▸ **Dataset section**:
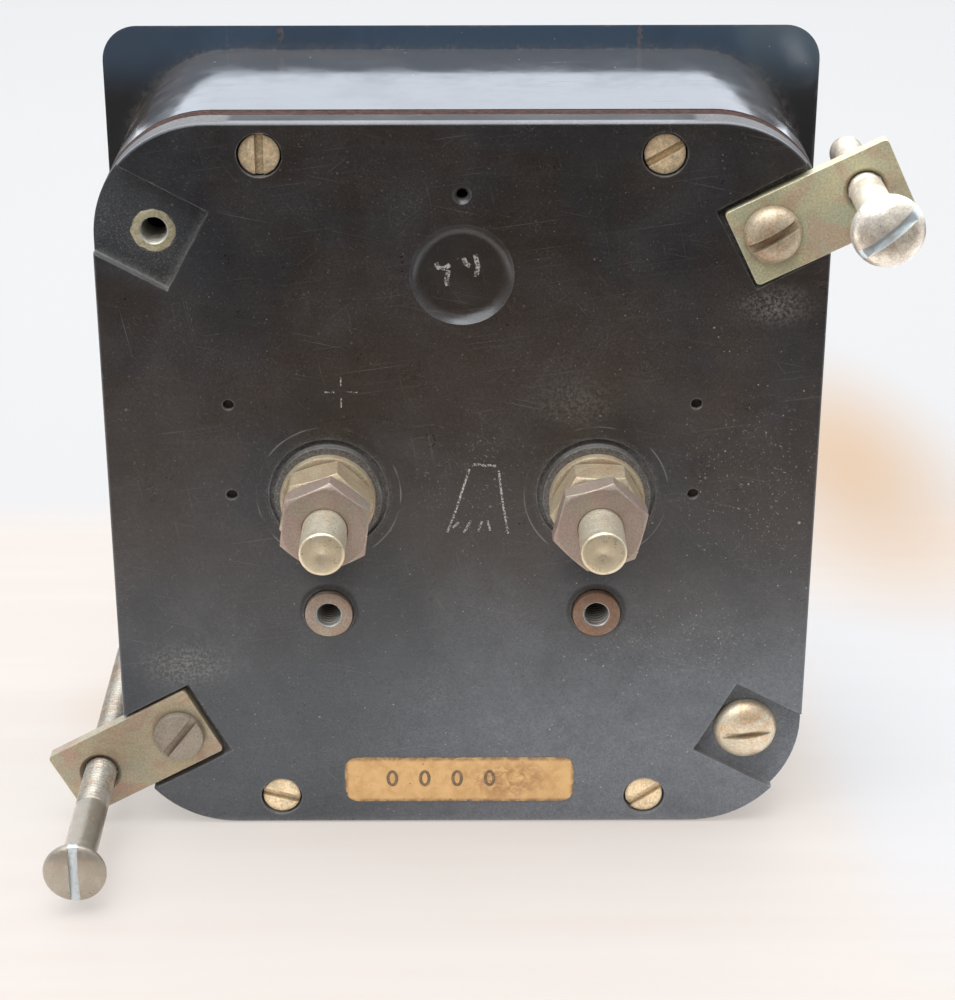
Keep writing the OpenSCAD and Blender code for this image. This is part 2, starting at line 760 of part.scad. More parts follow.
// A flat rectangular ring round the core, seen along Z: half widths hx and the two ends in y.
module coil_ring(hx, y0, y1, t, w) {
    translate([0, 0, pivot_z - w / 2]) difference() {
        translate([-hx - t, y0 - t, 0]) cube([2 * (hx + t), y1 - y0 + 2 * t, w]);
        translate([-hx, y0, -1]) cube([2 * hx, y1 - y0, w + 2]);
    }
}

module coil_former() {
    color("#c3c6c8") coil_ring(former_in, former_y[0], former_y[1], former_t, former_w);
}

module coil_winding() {
    color("#8b3d1e") coil_ring(former_in + former_t, former_y[0] - former_t, former_y[1] + former_t,
        0.55, former_w - 1);
}

// A staff from its disc on the winding to its conical pivot.
module coil_staff(y0, y1) {
    d = sign(y1 - y0);
    translate([0, y0, pivot_z]) rotate([-90 * d, 0, 0]) rotate_extrude() polygon([
        [0, 0], [2.6, 0], [2.6, 0.5], [staff_r, 0.5], [staff_r, abs(y1 - y0) - 0.7],
        [0.08, abs(y1 - y0)], [0, abs(y1 - y0)]
    ]);
}

module coil_staffs() {
    winding_end = 0.55 + former_t + 0.02;
    color("#d0d2d4") {
        coil_staff(former_y[0] - winding_end, -8.1);
        coil_staff(former_y[1] + winding_end, 26.6);
    }
}

module pointer() {
    color("#20201f") slab(pointer_y - 0.2, pointer_y + 0.2) translate([0, pivot_z]) difference() {
        union() {
            circle(2.1);
            polygon([
                [-0.5, 0], [-0.5, -8.6], [0.5, -8.6], [0.5, 0], [0.28, pointer_len - 13],
                [1.3, pointer_len - 9], [0.2, pointer_len - 4], [0.1, pointer_len],
                [-0.1, pointer_len], [-0.2, pointer_len - 4], [-1.3, pointer_len - 9],
                [-0.28, pointer_len - 13]
            ]);
            translate([-6.8, -0.45]) square([13.6, 0.9]);
        }
        circle(staff_r + 0.02);
    }
}

module balance_weights() {
    color("#b5723f") translate([0, pointer_y, pivot_z]) {
        for (sx = [-1, 1]) translate([sx * 4.9, 0, 0]) rotate([0, 90, 0]) weight(2.4);
        translate([0, 0, -6.6]) weight(2.8);
    }
}

module weight(len) {
    difference() {
        cylinder(h = len, r = 1.25, center = true);
        cylinder(h = len + 1, r = 0.75, center = true);
    }
}

function spiral(r0, r1, turns, steps) =
    [for (i = [0:steps]) let (a = 360 * turns * i / steps, r = r0 + (r1 - r0) * i / steps)
        [r * sin(a), r * cos(a)]];

module hairspring(y) {
    ribbon = 0.16;
    steps = 24 * spring_turns;
    outer = spiral(spring_r[0] + ribbon, spring_r[1], spring_turns, steps);
    inner = spiral(spring_r[0], spring_r[1] - ribbon, spring_turns, steps);
    slab(y, y + 0.35) translate([0, pivot_z])
        polygon(concat(outer, [for (i = [steps:-1:0]) inner[i]]));
    difference() {
        rod(0, pivot_z, y, y + 0.35, spring_r[0] + 0.1);
        rod(0, pivot_z, y - 1, y + 1, staff_r + 0.02);
    }
}

module front_hairspring() {
    color("#b5894a") hairspring(-7.25);
}

module rear_hairspring() {
    color("#b5894a") hairspring(24.3);
}

// ---- wiring ----

module wire(points, r) {
    for (i = [0:len(points) - 2]) hull() {
        translate(points[i]) sphere(r, $fn = 12);
        translate(points[i + 1]) sphere(r, $fn = 12);
    }
}

module lead_wires() {
    lug_y = plate_in - 1.35;
    lug_z = -9.6;
    side_x = 40.2;
    color("#7c3524") {
        wire([[-stud_x, lug_y, lug_z], [-stud_x, 34, -16], [-17, 30.6, pivot_z + 4.5], [-16, 29.6, pivot_z + 2.9]],
            0.5);
        wire([[stud_x, lug_y, lug_z], [12, 34, -6], [9, 33, 2], [8.6, 30, resistor_z]], 0.5);
        wire([[8.2, 28, resistor_z - 5], [side_x, 28, 6.9], [side_x, 28, -14], [side_x, -8.5, pivot_z],
            [front_post_x + 3.2, -8.5, pivot_z]], 0.5);
    }
}

module resistor_bobbin() {
    color("#6b2f22") difference() {
        union() {
            rod(0, resistor_z, base_y[1], base_y[1] + 1.2, 7.5);
            rod(0, resistor_z, base_y[1] + 1, 34, 3.6);
            rod(0, resistor_z, 33.8, 35, 7.5);
        }
        rod(0, resistor_z, base_y[1] - 1, 36, 1.8);
    }
}

module resistor_winding() {
    color("#3f6a45") tube(0, resistor_z, base_y[1] + 1.25, 33.75, 6.9, 3.65);
}

module resistor_screw() {
    color("#9a8550") outward(0, resistor_z, 35, 70)
        slotted_screw(round_head(3, 2), 3, 2, 1.75, 14.5);
}

// ---- assembly ----

case_shell();
gasket();
back_plate();
case_screws();
terminal_studs();
terminal_washers();
terminal_nuts();
outer_nut_left();
outer_nut_right();
rear_bushes();
corner_inserts();
clamp_bars();
clamp_screws();
spare_screw();
upper_jack_screw();
lower_jack_screw();
label();
window_glass();
window_retainer();
window_screws();
scale_plate();
scale_posts();
scale_screws();
pointer_stops();
magnet();
pole_pieces();
core();
core_holders();
core_screws();
movement_base();
frame_pillars();
frame_screws();
magnet_screws();
bridge_posts();
front_bridge();
rear_bridge();
bridge_screws();
jewel_screws();
coil_former();
coil_winding();
coil_staffs();
pointer();
balance_weights();
front_hairspring();
rear_hairspring();
zero_adjuster();
zero_adjust_screw();
zero_screw_clip();
inner_nuts();
terminal_lugs();
lead_wires();
resistor_bobbin();
resistor_winding();
resistor_screw();
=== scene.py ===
import json
import math
import random

import bmesh
import bpy
from mathutils import Matrix, Vector


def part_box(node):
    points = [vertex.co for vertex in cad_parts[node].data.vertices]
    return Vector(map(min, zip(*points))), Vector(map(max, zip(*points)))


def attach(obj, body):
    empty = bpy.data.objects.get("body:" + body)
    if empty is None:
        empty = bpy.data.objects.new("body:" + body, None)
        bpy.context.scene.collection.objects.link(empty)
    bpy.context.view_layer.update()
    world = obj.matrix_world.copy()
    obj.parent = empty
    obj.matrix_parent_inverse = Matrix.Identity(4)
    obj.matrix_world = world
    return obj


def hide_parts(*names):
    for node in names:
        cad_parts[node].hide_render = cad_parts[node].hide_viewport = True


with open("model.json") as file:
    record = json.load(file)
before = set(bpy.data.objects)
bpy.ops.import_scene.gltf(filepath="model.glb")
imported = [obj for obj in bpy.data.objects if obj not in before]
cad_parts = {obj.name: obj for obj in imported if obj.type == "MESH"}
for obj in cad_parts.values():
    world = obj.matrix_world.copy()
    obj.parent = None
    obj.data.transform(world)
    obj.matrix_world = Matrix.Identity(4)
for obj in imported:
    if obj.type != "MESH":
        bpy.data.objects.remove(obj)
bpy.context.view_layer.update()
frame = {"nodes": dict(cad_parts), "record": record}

MM = 0.001
RECORD = frame["record"]
MOUNTS = {m["name"]: m for m in RECORD["mounts"]}
JOINTS = {j["name"]: j for j in RECORD["behaviour"]["joints"]}
SLOT_OF = {p["node"]: p["material_slot"] for p in RECORD["subparts"]}
BODY_OF = {n: b for b, members in RECORD["behaviour"]["bodies"].items() for n in members}

# ---- materials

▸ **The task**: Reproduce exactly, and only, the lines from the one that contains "case_shell();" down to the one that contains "for node in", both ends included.

▸ **Complete response**:
case_shell();
gasket();
back_plate();
case_screws();
terminal_studs();
terminal_washers();
terminal_nuts();
outer_nut_left();
outer_nut_right();
rear_bushes();
corner_inserts();
clamp_bars();
clamp_screws();
spare_screw();
upper_jack_screw();
lower_jack_screw();
label();
window_glass();
window_retainer();
window_screws();
scale_plate();
scale_posts();
scale_screws();
pointer_stops();
magnet();
pole_pieces();
core();
core_holders();
core_screws();
movement_base();
frame_pillars();
frame_screws();
magnet_screws();
bridge_posts();
front_bridge();
rear_bridge();
bridge_screws();
jewel_screws();
coil_former();
coil_winding();
coil_staffs();
pointer();
balance_weights();
front_hairspring();
rear_hairspring();
zero_adjuster();
zero_adjust_screw();
zero_screw_clip();
inner_nuts();
terminal_lugs();
lead_wires();
resistor_bobbin();
resistor_winding();
resistor_screw();
=== scene.py ===
import json
import math
import random

import bmesh
import bpy
from mathutils import Matrix, Vector


def part_box(node):
    points = [vertex.co for vertex in cad_parts[node].data.vertices]
    return Vector(map(min, zip(*points))), Vector(map(max, zip(*points)))


def attach(obj, body):
    empty = bpy.data.objects.get("body:" + body)
    if empty is None:
        empty = bpy.data.objects.new("body:" + body, None)
        bpy.context.scene.collection.objects.link(empty)
    bpy.context.view_layer.update()
    world = obj.matrix_world.copy()
    obj.parent = empty
    obj.matrix_parent_inverse = Matrix.Identity(4)
    obj.matrix_world = world
    return obj


def hide_parts(*names):
    for node in names:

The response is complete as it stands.